REQUIREMENTS.
Repeat the records exactly. Every line must match.

-------- SUPPLIED DATA --------

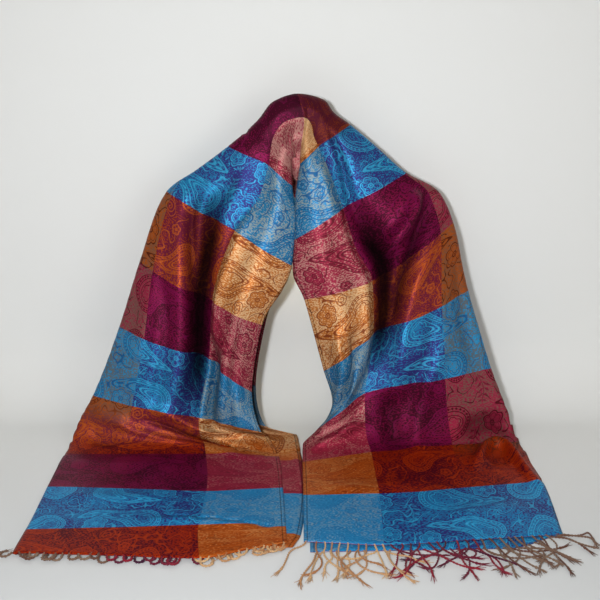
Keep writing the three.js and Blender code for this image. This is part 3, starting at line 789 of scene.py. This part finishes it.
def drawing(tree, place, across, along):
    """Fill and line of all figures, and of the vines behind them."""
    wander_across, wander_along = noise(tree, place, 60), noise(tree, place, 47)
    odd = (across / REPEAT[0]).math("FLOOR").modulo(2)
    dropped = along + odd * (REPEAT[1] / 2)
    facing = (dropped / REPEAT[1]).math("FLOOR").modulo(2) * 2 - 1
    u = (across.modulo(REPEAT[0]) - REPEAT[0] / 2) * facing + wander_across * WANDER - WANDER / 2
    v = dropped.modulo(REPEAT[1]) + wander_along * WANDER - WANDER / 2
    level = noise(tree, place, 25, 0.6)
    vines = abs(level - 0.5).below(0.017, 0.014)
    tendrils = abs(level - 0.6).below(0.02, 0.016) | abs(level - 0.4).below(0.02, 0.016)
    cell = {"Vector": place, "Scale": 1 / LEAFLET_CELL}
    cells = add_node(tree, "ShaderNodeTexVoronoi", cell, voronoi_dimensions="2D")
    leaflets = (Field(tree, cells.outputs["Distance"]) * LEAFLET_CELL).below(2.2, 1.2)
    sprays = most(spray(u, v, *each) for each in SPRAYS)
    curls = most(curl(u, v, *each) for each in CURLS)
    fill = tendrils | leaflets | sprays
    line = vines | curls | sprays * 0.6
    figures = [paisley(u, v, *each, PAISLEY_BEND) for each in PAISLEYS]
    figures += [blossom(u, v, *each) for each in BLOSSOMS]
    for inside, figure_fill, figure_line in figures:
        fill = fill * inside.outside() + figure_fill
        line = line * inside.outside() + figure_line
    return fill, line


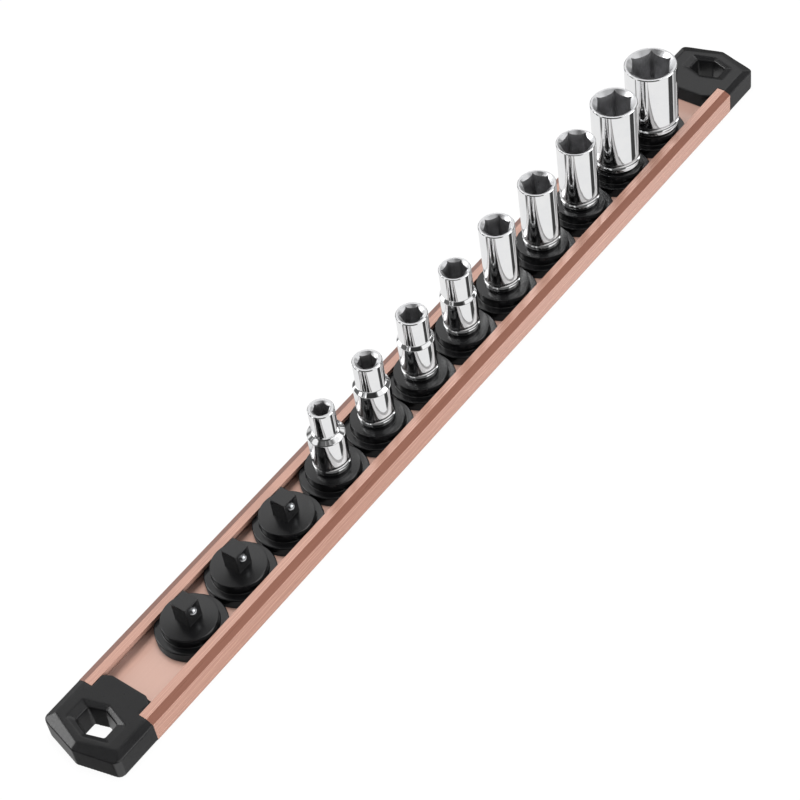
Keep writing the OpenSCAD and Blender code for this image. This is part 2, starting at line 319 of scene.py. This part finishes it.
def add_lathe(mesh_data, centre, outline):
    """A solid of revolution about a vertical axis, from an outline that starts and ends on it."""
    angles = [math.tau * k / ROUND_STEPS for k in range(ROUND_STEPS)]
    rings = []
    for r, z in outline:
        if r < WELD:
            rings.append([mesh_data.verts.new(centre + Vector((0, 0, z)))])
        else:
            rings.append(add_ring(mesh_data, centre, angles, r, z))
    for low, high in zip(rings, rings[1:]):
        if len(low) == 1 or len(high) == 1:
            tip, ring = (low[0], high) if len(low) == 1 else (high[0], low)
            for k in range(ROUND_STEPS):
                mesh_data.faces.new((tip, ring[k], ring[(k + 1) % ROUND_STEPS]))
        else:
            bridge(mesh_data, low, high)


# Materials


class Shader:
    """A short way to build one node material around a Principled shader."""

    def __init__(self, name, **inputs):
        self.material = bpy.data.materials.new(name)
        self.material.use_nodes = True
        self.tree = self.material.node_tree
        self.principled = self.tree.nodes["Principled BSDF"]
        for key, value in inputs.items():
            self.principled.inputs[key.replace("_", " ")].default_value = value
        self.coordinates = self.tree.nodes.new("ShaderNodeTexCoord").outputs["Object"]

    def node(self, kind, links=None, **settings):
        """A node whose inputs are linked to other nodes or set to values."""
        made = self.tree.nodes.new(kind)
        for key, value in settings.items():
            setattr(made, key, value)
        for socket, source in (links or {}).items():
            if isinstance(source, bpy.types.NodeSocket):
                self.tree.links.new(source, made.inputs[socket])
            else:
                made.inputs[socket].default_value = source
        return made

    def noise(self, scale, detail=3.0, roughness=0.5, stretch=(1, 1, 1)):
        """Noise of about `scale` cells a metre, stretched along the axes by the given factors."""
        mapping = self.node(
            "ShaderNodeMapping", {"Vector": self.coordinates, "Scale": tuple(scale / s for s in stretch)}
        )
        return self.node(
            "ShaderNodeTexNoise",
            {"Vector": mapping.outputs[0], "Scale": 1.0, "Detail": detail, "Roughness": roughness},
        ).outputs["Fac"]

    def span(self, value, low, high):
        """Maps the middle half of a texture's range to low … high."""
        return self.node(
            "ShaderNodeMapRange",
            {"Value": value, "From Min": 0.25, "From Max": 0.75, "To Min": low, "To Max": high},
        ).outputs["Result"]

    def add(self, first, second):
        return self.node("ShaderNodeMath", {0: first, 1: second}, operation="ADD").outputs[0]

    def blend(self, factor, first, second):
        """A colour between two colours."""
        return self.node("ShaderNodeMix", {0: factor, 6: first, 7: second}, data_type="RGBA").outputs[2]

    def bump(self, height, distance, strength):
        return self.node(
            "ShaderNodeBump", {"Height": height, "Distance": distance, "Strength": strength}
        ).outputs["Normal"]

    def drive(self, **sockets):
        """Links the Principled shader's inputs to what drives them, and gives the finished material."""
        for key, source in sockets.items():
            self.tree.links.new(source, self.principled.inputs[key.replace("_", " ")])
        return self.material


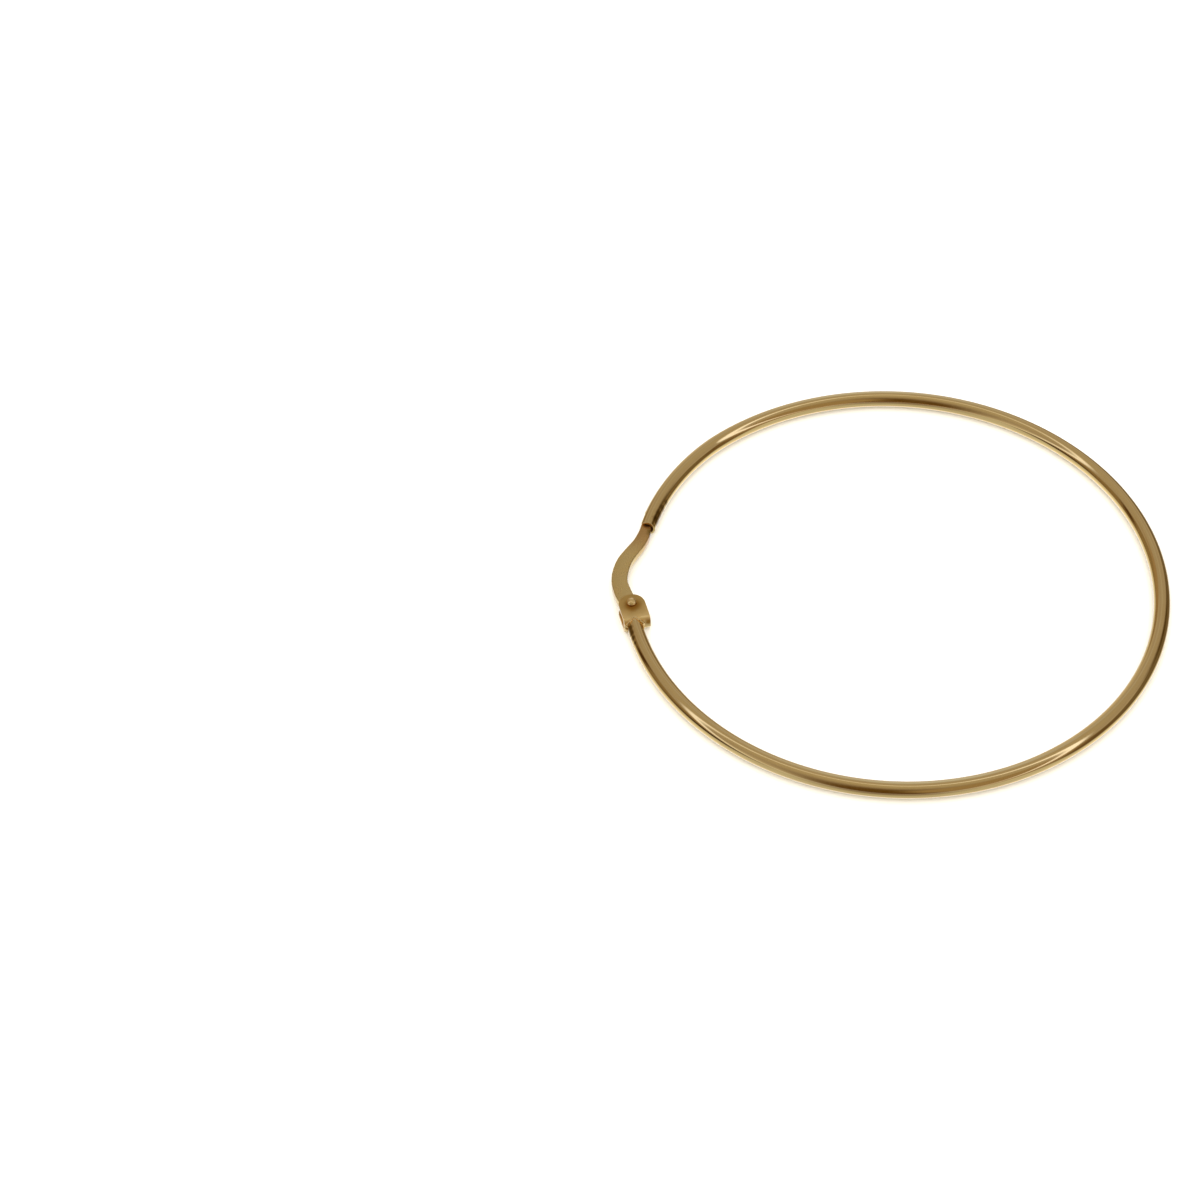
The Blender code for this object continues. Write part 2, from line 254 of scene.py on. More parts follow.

--------

EXPECTED ANSWER.
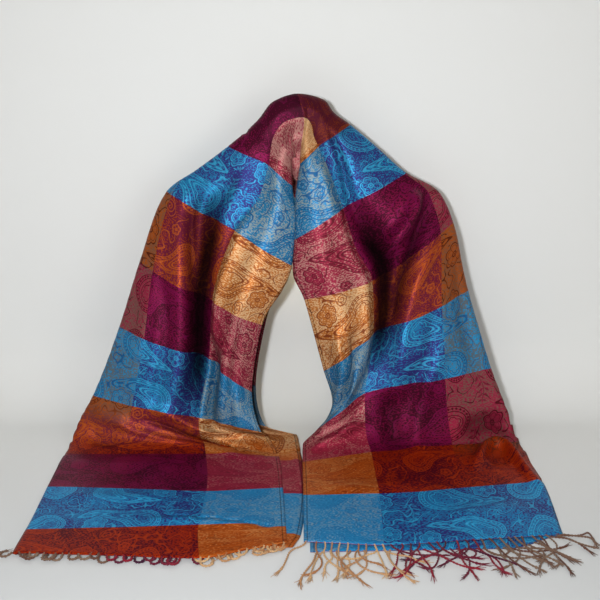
Keep writing the three.js and Blender code for this image. This is part 3, starting at line 789 of scene.py. This part finishes it.
def drawing(tree, place, across, along):
    """Fill and line of all figures, and of the vines behind them."""
    wander_across, wander_along = noise(tree, place, 60), noise(tree, place, 47)
    odd = (across / REPEAT[0]).math("FLOOR").modulo(2)
    dropped = along + odd * (REPEAT[1] / 2)
    facing = (dropped / REPEAT[1]).math("FLOOR").modulo(2) * 2 - 1
    u = (across.modulo(REPEAT[0]) - REPEAT[0] / 2) * facing + wander_across * WANDER - WANDER / 2
    v = dropped.modulo(REPEAT[1]) + wander_along * WANDER - WANDER / 2
    level = noise(tree, place, 25, 0.6)
    vines = abs(level - 0.5).below(0.017, 0.014)
    tendrils = abs(level - 0.6).below(0.02, 0.016) | abs(level - 0.4).below(0.02, 0.016)
    cell = {"Vector": place, "Scale": 1 / LEAFLET_CELL}
    cells = add_node(tree, "ShaderNodeTexVoronoi", cell, voronoi_dimensions="2D")
    leaflets = (Field(tree, cells.outputs["Distance"]) * LEAFLET_CELL).below(2.2, 1.2)
    sprays = most(spray(u, v, *each) for each in SPRAYS)
    curls = most(curl(u, v, *each) for each in CURLS)
    fill = tendrils | leaflets | sprays
    line = vines | curls | sprays * 0.6
    figures = [paisley(u, v, *each, PAISLEY_BEND) for each in PAISLEYS]
    figures += [blossom(u, v, *each) for each in BLOSSOMS]
    for inside, figure_fill, figure_line in figures:
        fill = fill * inside.outside() + figure_fill
        line = line * inside.outside() + figure_line
    return fill, line


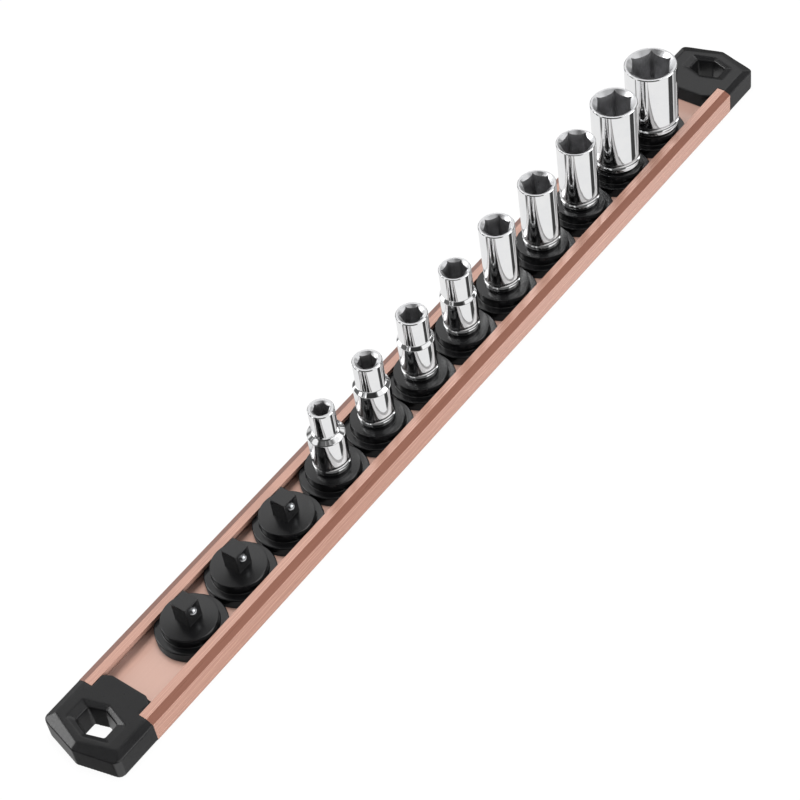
Keep writing the OpenSCAD and Blender code for this image. This is part 2, starting at line 319 of scene.py. This part finishes it.
def add_lathe(mesh_data, centre, outline):
    """A solid of revolution about a vertical axis, from an outline that starts and ends on it."""
    angles = [math.tau * k / ROUND_STEPS for k in range(ROUND_STEPS)]
    rings = []
    for r, z in outline:
        if r < WELD:
            rings.append([mesh_data.verts.new(centre + Vector((0, 0, z)))])
        else:
            rings.append(add_ring(mesh_data, centre, angles, r, z))
    for low, high in zip(rings, rings[1:]):
        if len(low) == 1 or len(high) == 1:
            tip, ring = (low[0], high) if len(low) == 1 else (high[0], low)
            for k in range(ROUND_STEPS):
                mesh_data.faces.new((tip, ring[k], ring[(k + 1) % ROUND_STEPS]))
        else:
            bridge(mesh_data, low, high)


# Materials


class Shader:
    """A short way to build one node material around a Principled shader."""

    def __init__(self, name, **inputs):
        self.material = bpy.data.materials.new(name)
        self.material.use_nodes = True
        self.tree = self.material.node_tree
        self.principled = self.tree.nodes["Principled BSDF"]
        for key, value in inputs.items():
            self.principled.inputs[key.replace("_", " ")].default_value = value
        self.coordinates = self.tree.nodes.new("ShaderNodeTexCoord").outputs["Object"]

    def node(self, kind, links=None, **settings):
        """A node whose inputs are linked to other nodes or set to values."""
        made = self.tree.nodes.new(kind)
        for key, value in settings.items():
            setattr(made, key, value)
        for socket, source in (links or {}).items():
            if isinstance(source, bpy.types.NodeSocket):
                self.tree.links.new(source, made.inputs[socket])
            else:
                made.inputs[socket].default_value = source
        return made

    def noise(self, scale, detail=3.0, roughness=0.5, stretch=(1, 1, 1)):
        """Noise of about `scale` cells a metre, stretched along the axes by the given factors."""
        mapping = self.node(
            "ShaderNodeMapping", {"Vector": self.coordinates, "Scale": tuple(scale / s for s in stretch)}
        )
        return self.node(
            "ShaderNodeTexNoise",
            {"Vector": mapping.outputs[0], "Scale": 1.0, "Detail": detail, "Roughness": roughness},
        ).outputs["Fac"]

    def span(self, value, low, high):
        """Maps the middle half of a texture's range to low … high."""
        return self.node(
            "ShaderNodeMapRange",
            {"Value": value, "From Min": 0.25, "From Max": 0.75, "To Min": low, "To Max": high},
        ).outputs["Result"]

    def add(self, first, second):
        return self.node("ShaderNodeMath", {0: first, 1: second}, operation="ADD").outputs[0]

    def blend(self, factor, first, second):
        """A colour between two colours."""
        return self.node("ShaderNodeMix", {0: factor, 6: first, 7: second}, data_type="RGBA").outputs[2]

    def bump(self, height, distance, strength):
        return self.node(
            "ShaderNodeBump", {"Height": height, "Distance": distance, "Strength": strength}
        ).outputs["Normal"]

    def drive(self, **sockets):
        """Links the Principled shader's inputs to what drives them, and gives the finished material."""
        for key, source in sockets.items():
            self.tree.links.new(source, self.principled.inputs[key.replace("_", " ")])
        return self.material


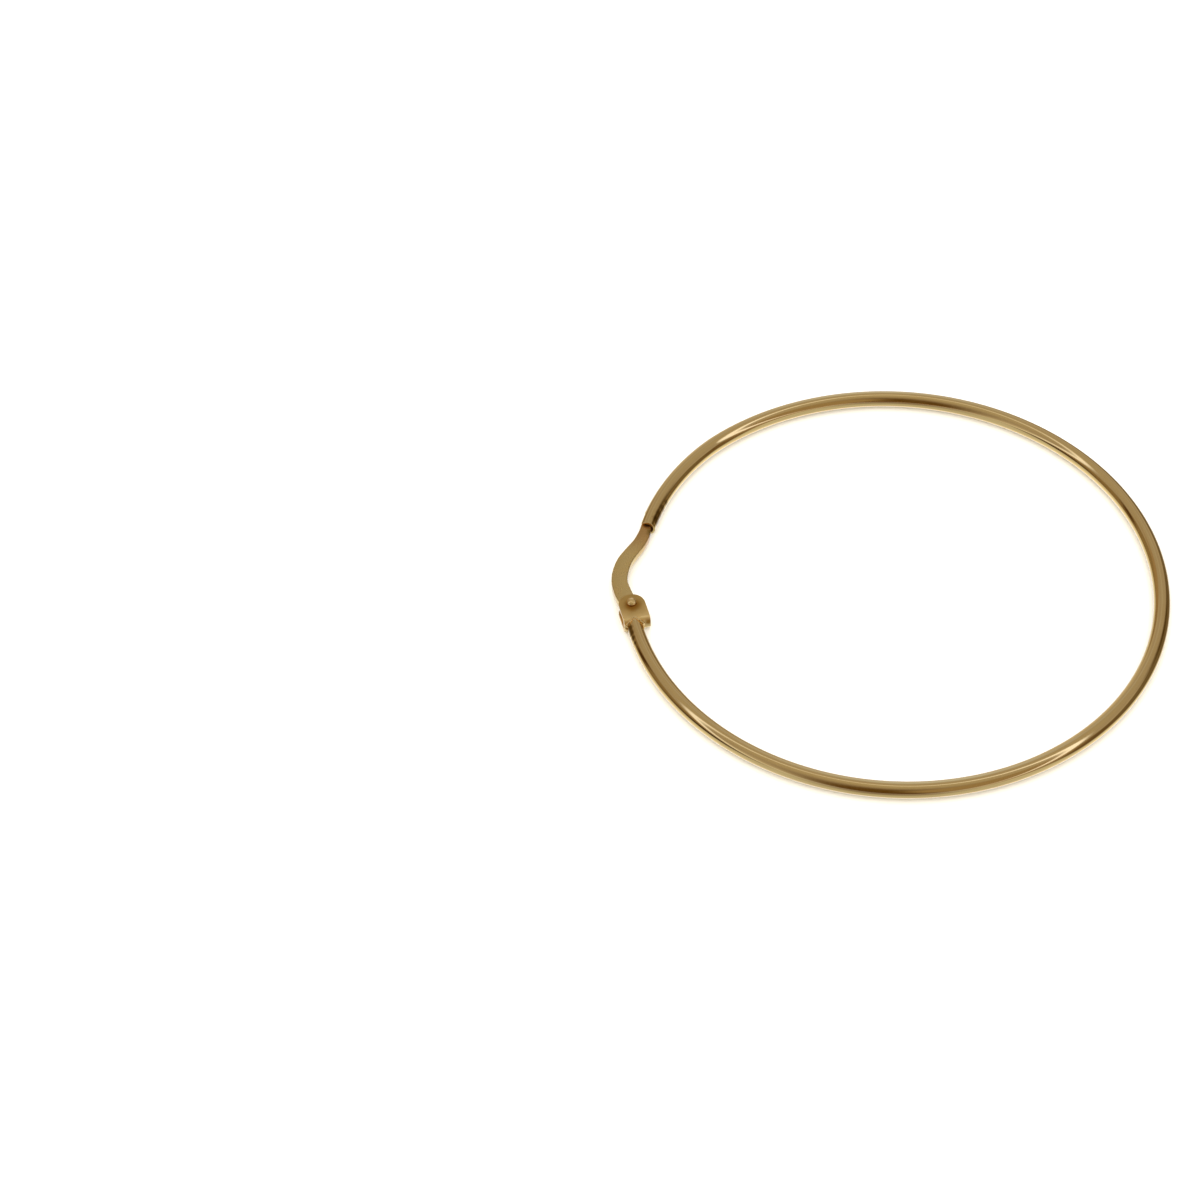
The Blender code for this object continues. Write part 2, from line 254 of scene.py on. More parts follow.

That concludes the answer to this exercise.